How Did the Don River Get Its Name?

Painting of the Don River
Painting of the Don River by Elizabeth Simcoe, 1793. Image from the Archives of Ontario.

We see the word “Don” every day: Don Valley, Don Mills, Don Valley Parkway. All of these names originated from the Don River, but where did the Don River get its name?

The Don River was named by Lieutenant-Governor Simcoe in 1793 after he likened the appearance of its wide river valley to the River Don in Yorkshire, England. The origin of the River Don’s name in England is derived from the name Dôn, a goddess of Celtic mythology, supposedly named after the old gaelic word for water.

Before the Ontario river was given the name Don, however, it went by a few other names. In 1788, Crown Surveyor Alexander Aiken recorded the name of the river as Necheng Qua Kekong. This is also the name he used on the first English maps to designate the Don. While the name didn’t stick, Aiken’s lasting legacy is that he later created the first city plan for Toronto.
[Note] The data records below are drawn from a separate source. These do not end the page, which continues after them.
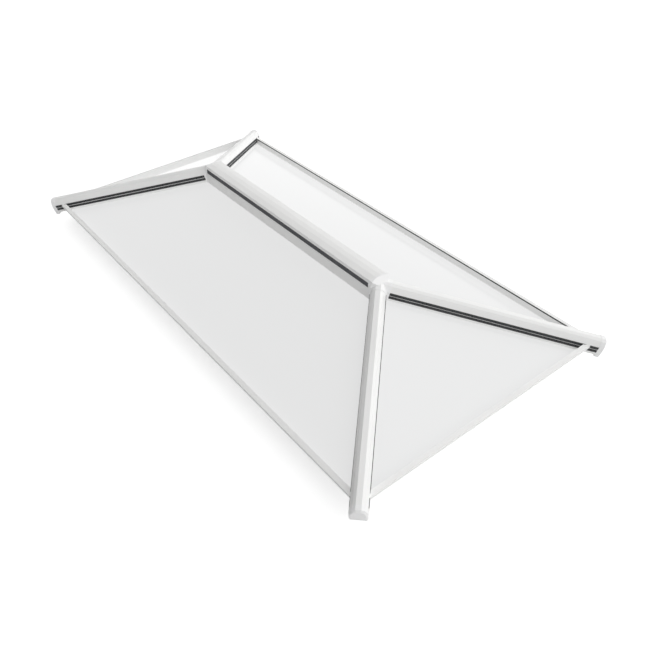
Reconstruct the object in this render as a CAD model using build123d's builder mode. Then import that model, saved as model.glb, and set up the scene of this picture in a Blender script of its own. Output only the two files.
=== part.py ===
from build123d import *
import os
from math import asin, atan, cos, radians, sin, sqrt, tan

os.makedirs("parts", exist_ok=True)

# Overall size over the eaves covers, and the slope of the four panes in degrees
length = 2000
width = 1000
pitch = 20

# Ring beam that stands on the kerb: a hollow section with an outer fixing flange
kerb_margin = 50
flange_width = 26
flange_thickness = 4
beam_width = 52
beam_height = 60
beam_wall = 3
fixing_hole_radius = 3.25
long_side_holes = (250, 750)
short_side_hole = 250

# Stepped sealed unit: the outer pane runs on past the inner one at the eaves
outer_pane = 6
cavity = 16
inner_pane = 6
bed_seal = 4
pane_step = 8
pane_gap = 12
spacer_width = 10
spacer_inset = 3
bed_width = 10
glass_clearance = 0.6
glass_edge_clearance = 0.2

# Eaves: holding rail round the glass edge, black seal on the long sides, clipped cover
eaves_lap = 15.5
rail_height = 16
rail_lean = 1.5
rail_lean_height = 8
rail_outset = 11
rail_wall = 1.8
rail_down = 12
eaves_seal_height = 5.5
cover_pitch = 10
cover_thickness = 2
cover_lip = 10.5

# Hip bars: rafter below the glass, retainer, two pairs of gaskets and cap above it
hip_half_width = 25
hip_web = 9
hip_retainer_top = 4
hip_gasket_height = 9
hip_plate_thickness = 2
hip_cap_height = 26
hip_cap_foot = 3
hip_cap_shoulder = 16.5
hip_cap_shoulder_drop = 5.5
hip_cap_flat = 8
cap_wall = 2
gasket_inset = 1
hip_overrun = -3
rafter_half_width = 24
rafter_depth = 60
rafter_wall = 3
rafter_stem = 8
stem_nose = 7

# Ridge: beam below the glass, retainer, one pair of gaskets and cap above it
ridge_half_width = 37
ridge_retainer_top = 28
ridge_gasket_height = 18
ridge_cap_height = 13.5
ridge_cap_foot = 36
ridge_cap_shoulder = 33
ridge_cap_shoulder_drop = 4
ridge_cap_flat = 10
ridge_web = 14
ridge_beam_half_width = 26
ridge_beam_depth = 68
ridge_stem = 10

# Moulded end pieces
end_cap_length = 20
end_cap_proud = 1
end_cap_bevel = 5
cover_stub = 32
cover_back = 8
cover_nose = 22
cover_nose_drop = 14.5
boss_radius = 50
boss_wall = 3
boss_floor = 4

# The slopes of a pane, of an eaves cover, of a hip line and of a pane seen square to a hip
slope = tan(radians(pitch))
cover_slope = tan(radians(cover_pitch))
hip_fall = atan(slope / sqrt(2))
hip_slope = tan(asin(sin(radians(pitch)) / sqrt(2)))
hip_level = 1 / cos(atan(hip_slope))

# Heights and insets that follow from the sizes above
unit_thickness = outer_pane + cavity + inner_pane
bed_depth = unit_thickness + bed_seal
beam_outset = kerb_margin + flange_width
beam_inset = beam_outset + beam_width
seat_rise = bed_depth / cos(radians(pitch))
pane_lean = outer_pane * sin(radians(pitch))
outer_pane_edge = rail_outset + rail_wall + glass_edge_clearance + pane_lean
ridge_half = (length - width) / 2


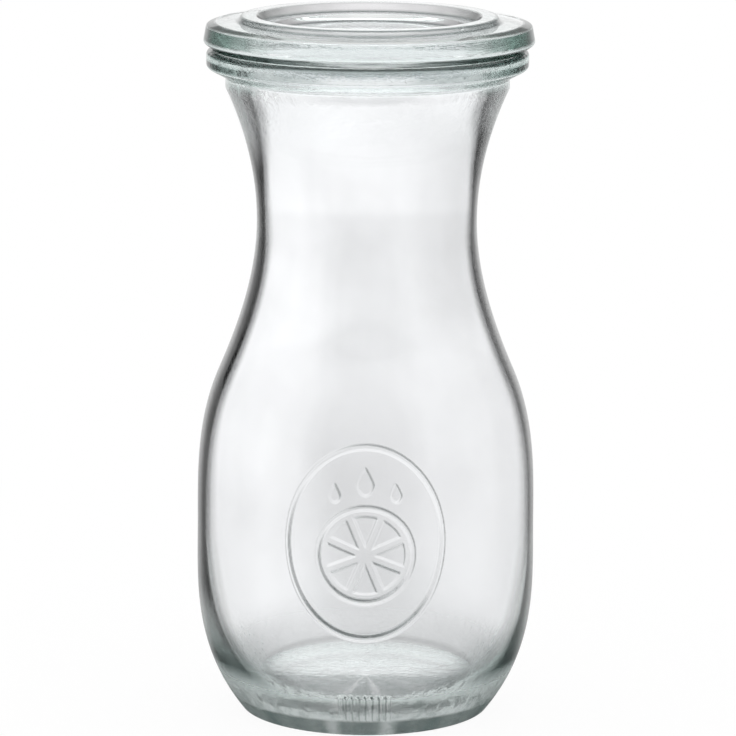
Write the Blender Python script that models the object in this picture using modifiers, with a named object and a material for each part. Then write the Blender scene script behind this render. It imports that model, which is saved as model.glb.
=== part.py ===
# A pressed-glass juice bottle with a loose glass lid that rests on its rim.
# Units are metres and +Z is up. The origin is the centre of the base, on the surface it stands on.
# A flare is the radius gained for each unit of height, so it has no length of its own.

import math

import bpy

# How finely the round shapes are turned
TURN_STEPS = 48
ROUND_STEPS = 2
HEEL_STEPS = 9
INNER_HEEL_STEPS = 11
SHOULDER_STEPS = 7
WAIST_STEPS = 7
NECK_STEPS = 8
THROAT_STEPS = 5
MOUTH_STEPS = 3
FLOOR_STEPS = 2
MERGE_DISTANCE = 0.0001

# Outside of the body, from the base up: each rise is measured from the station below
HEEL_RADIUS = 0.0247
HEEL_FLARE_SHARE = 0.80
BELLY_RADIUS = 0.03375
BELLY_RISE = 0.0389
SHOULDER_RADIUS = 0.02945
SHOULDER_RISE = 0.0302
SHOULDER_FLARE_SHARE = -0.435
WAIST_RADIUS = 0.02187
WAIST_RISE = 0.0302
NECK_RADIUS = 0.0281
NECK_RISE = 0.0266
NECK_FLARE_SHARE = 0.46
COLLAR_DEPTH = 0.0021

# Bead rim that the lid rests on
RIM_RADIUS = 0.03185
RIM_CONE_RISE = 0.0020
RIM_DEPTH = 0.0032
RIM_ROUND = 0.0009
MOUTH_RADIUS = 0.0248
LIP_ROUND = 0.0009

# Glass thickness, measured level at each station
HEEL_WALL = 0.0061
BELLY_WALL = 0.0011
SHOULDER_WALL = 0.0012
WAIST_WALL = 0.0013
THROAT_WALL = 0.0049
THROAT_FLARE_SHARE = 0.20
THROAT_DROP = 0.0029
BORE_WAIST_DROP = 0.0020
MOUTH_SKIRT_DROP = 0.0050
FLOOR_PULL_SHARE = 0.42
WALL_PULL_SHARE = 0.82

# Base
FLOOR_HEIGHT = 0.0048
FLOOR_DISH = 0.0004
BEARING_WIDTH = 0.0040
BEARING_ROUND = 0.0008
PUNT_RISE = 0.0012

# Lid, measured up or down from the plane of its seat
SEAT_GAP = 0.0003
LID_OVERHANG = 0.0009
FLANGE_THICKNESS = 0.0050
FLANGE_LEAN = 0.0006
FLANGE_EDGE_ROUND = 0.0006
FLANGE_CHAMFER_WIDTH = 0.0018
FLANGE_CHAMFER_RISE = 0.0014
FLANGE_TOP_WIDTH = 0.0062
RING_FOOT_WIDTH = 0.0006
RING_RISE = 0.0015
RING_WIDTH = 0.0031
RING_ROUND = 0.0006
DISH_STEP_DROP = 0.0019
DISH_STEP_WIDTH = 0.0022
DISH_SLOPE_WIDTH = 0.0010
DISH_FLOOR_DROP = 0.0015
LID_CENTRE_THICKNESS = 0.0032
PLUG_CLEARANCE = 0.0008
PLUG_TAPER = 0.0006
PLUG_DROP = 0.0033
PLUG_WALL = 0.0024
PLUG_ROUND = 0.0006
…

Simcoe’s wife Elizabeth referred to the river as Wonscoteonoch, a phrase used by the First Nations Peoples to mean black burnt country, a reference to a forest fire that charred part of the area to the north. While her husband gave the Don its name, Elizabeth Simcoe is responsible for naming Scarborough, Ontario, which she based on Scarborough, England.

Elizabeth Simcoe’s other major contribution is that much of what we know about the couple’s experiences in Toronto is due to her diary, which captures Elizabeth’s early impressions of the beauty of the Don Valley area.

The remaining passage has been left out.